Maurice Greene, on the other hand, believed in the power of the record, saying, "The biggest event in track and field is the 100 meters. [...] at some point in time, everybody in their life always argued about who could get from this point to this point the fastest. And it is always a short distance. So a lot of people can relate to it."

Writing in Grantland last year, American sportswriter Chuck Klosterman agreed, arguing, "Sprinting has represented half of the 'fight or flight’ instinct for the totality of human existence, yet we still have no idea of our true limitations… which explains why [athletics] will always matter."

Records and medals

Today the record, the medals, and the glamour are all tied up in the same man: Usain St. Leo "Lightning" Bolt, defending Olympic champion, 2009 World champion, and three-time World record setter with clockings of 9.72, 9.69 and 9.58.

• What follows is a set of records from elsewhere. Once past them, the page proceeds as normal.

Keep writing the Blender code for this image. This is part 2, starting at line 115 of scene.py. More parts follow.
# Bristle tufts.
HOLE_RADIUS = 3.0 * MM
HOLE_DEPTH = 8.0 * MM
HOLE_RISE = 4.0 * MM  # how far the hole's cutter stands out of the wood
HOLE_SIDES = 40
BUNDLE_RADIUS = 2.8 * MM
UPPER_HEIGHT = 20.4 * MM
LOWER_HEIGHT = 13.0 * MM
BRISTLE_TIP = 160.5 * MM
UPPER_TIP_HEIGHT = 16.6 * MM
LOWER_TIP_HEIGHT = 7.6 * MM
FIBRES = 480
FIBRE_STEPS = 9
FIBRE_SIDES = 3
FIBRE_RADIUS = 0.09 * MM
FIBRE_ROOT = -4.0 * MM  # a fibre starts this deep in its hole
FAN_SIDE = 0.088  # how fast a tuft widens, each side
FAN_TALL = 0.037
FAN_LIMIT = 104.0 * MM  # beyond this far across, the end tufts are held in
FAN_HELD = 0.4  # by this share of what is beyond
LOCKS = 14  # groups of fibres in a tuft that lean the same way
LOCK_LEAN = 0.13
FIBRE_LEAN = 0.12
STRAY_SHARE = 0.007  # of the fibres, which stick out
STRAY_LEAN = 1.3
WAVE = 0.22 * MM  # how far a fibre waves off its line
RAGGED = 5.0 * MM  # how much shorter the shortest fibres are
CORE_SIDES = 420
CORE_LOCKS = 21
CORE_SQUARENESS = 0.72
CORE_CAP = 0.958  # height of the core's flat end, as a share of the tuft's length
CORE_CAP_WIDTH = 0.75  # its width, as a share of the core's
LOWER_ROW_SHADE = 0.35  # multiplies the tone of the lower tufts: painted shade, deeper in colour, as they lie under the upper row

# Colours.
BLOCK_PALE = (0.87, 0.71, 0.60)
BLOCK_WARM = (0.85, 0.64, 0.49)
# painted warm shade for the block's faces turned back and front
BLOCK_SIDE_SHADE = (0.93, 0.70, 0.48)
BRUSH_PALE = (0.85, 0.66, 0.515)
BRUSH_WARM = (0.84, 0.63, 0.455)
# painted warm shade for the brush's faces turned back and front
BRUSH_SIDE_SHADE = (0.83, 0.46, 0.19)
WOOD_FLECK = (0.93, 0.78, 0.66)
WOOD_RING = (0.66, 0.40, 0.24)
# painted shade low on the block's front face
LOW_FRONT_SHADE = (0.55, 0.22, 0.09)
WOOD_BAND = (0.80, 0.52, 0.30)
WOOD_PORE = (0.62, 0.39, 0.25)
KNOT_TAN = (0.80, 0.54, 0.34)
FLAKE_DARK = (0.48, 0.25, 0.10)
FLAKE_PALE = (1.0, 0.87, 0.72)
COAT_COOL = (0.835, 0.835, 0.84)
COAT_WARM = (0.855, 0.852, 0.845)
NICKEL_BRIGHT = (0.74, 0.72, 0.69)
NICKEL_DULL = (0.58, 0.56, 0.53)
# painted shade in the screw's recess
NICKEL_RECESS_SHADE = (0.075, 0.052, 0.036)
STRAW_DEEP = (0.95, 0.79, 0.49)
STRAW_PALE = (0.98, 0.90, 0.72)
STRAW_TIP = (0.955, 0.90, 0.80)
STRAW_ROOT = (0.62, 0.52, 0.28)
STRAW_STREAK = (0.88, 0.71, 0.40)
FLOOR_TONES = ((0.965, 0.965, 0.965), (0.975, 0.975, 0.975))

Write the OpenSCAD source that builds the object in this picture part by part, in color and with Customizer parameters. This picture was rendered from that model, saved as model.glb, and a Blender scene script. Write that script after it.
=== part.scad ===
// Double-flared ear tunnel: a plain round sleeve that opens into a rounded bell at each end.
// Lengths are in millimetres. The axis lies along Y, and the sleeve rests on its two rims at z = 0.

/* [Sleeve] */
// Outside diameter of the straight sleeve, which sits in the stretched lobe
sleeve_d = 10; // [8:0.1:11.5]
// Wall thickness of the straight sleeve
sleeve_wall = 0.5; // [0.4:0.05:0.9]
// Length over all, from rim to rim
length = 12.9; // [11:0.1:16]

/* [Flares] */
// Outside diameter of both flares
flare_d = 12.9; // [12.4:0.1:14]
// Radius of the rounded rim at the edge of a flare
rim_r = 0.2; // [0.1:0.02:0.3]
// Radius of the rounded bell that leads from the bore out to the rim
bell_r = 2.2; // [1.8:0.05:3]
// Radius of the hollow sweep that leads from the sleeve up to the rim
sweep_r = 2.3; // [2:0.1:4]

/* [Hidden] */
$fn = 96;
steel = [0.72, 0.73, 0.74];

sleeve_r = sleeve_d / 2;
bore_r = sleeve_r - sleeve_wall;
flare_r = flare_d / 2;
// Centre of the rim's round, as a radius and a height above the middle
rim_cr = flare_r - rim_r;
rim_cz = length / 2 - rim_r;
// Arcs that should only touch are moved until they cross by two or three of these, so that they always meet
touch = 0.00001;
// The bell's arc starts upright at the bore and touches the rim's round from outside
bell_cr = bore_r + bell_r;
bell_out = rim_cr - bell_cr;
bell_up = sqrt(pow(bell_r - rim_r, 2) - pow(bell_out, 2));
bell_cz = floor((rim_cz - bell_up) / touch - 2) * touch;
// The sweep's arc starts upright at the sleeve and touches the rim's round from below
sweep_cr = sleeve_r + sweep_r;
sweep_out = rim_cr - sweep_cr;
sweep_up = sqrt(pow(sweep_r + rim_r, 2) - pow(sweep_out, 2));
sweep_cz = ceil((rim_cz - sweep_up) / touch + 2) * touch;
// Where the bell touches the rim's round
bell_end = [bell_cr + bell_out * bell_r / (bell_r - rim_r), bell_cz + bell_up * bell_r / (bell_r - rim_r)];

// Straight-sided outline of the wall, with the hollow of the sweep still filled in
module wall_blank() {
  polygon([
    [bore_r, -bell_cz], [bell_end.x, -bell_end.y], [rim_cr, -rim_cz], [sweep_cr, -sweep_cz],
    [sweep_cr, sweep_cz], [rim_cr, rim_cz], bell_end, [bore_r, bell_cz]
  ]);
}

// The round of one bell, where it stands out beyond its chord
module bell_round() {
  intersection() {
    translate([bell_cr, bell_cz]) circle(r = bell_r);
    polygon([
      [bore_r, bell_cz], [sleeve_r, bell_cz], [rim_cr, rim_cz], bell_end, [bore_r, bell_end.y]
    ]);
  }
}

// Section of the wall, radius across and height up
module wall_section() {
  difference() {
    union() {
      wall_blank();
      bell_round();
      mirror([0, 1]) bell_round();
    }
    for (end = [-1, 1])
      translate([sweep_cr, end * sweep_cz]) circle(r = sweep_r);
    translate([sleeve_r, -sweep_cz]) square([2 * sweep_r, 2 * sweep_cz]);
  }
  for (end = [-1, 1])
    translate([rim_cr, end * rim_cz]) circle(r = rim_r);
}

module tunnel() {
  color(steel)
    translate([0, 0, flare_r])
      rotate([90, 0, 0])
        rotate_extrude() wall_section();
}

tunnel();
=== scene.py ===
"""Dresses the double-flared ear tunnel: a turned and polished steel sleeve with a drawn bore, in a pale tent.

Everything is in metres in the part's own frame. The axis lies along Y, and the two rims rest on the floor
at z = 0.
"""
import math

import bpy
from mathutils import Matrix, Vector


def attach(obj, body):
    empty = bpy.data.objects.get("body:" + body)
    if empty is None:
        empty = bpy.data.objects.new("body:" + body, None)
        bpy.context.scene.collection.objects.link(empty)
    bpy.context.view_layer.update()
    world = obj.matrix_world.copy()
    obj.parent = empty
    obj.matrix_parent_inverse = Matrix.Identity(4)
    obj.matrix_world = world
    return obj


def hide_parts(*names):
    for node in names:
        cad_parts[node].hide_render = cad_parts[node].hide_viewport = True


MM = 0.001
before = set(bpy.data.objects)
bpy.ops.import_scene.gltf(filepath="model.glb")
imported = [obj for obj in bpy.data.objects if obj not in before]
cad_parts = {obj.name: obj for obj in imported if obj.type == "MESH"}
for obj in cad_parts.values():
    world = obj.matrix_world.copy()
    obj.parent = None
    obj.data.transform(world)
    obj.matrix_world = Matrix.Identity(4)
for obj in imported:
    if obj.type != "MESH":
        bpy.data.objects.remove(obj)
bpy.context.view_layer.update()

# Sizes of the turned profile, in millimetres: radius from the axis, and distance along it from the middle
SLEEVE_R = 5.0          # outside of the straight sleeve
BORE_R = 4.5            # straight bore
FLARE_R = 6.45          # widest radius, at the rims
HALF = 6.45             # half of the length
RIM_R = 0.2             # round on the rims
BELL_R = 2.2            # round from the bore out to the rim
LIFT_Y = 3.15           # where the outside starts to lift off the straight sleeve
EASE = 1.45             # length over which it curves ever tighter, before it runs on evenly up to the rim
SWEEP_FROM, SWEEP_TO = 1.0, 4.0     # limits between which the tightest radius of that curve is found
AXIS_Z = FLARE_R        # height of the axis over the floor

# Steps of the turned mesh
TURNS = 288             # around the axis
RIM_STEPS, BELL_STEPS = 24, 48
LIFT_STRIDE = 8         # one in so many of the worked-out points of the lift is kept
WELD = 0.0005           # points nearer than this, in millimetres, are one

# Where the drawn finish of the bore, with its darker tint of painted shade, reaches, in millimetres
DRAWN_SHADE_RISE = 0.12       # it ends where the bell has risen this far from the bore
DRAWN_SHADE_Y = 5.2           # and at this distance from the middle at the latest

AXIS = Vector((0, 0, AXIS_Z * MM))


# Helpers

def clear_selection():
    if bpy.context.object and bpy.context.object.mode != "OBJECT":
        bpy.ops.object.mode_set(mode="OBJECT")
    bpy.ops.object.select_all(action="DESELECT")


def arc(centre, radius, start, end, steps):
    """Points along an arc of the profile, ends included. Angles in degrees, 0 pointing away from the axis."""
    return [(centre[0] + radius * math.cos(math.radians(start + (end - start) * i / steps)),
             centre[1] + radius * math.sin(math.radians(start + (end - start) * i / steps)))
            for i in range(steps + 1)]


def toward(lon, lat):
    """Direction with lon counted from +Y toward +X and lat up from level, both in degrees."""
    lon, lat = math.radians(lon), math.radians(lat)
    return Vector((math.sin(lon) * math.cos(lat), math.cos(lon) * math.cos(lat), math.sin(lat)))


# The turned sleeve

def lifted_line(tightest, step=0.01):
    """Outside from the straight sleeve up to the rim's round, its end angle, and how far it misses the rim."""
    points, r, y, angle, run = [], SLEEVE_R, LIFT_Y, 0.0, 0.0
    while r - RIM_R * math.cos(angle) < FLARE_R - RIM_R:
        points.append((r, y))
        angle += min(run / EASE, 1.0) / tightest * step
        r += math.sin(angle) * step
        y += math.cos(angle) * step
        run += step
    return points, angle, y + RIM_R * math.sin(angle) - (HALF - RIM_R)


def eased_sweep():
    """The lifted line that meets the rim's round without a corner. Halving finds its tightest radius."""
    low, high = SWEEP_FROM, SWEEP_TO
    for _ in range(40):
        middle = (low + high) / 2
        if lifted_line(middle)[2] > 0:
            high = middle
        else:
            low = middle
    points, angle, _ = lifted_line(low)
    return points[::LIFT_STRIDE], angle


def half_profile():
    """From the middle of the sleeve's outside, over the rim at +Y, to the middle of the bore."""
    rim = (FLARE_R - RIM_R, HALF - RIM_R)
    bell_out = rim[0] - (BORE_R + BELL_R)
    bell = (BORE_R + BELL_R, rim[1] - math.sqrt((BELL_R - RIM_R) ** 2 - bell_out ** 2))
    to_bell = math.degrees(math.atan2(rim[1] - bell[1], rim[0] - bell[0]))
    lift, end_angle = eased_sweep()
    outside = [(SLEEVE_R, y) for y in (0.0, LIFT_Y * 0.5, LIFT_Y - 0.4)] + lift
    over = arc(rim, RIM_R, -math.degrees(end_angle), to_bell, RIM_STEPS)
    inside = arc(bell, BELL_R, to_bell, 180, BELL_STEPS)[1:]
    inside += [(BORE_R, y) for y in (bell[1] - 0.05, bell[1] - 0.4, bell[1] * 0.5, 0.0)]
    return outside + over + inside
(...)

"The World record means nothing without gold medals in the World Championships or the Olympics," said Bolt on the occasion of his first record. "If you are the Olympic champion, they have to wait four years to try to beat you." Four years later, challengers are nearing the end of waiting to challenge Bolt the Olympic champion. In the past Olympiad, only Tyson Gay has joined Bolt under 9.70, with a 9.69 in Shanghai in 2009; should Bolt’s record survive into 2013, he may find himself the longest-reigning World’s Fastest Man since Jim Hines’ 9.95.

Speculation continues about the ultimate limits of human performance, but as long as the possibility exists that even Bolt may improve his own record–and no sprinter has ever admitted to running a race they could not improve somewhere–one of those limits remains just out of sight, with the World Record just a mark along our road toward it.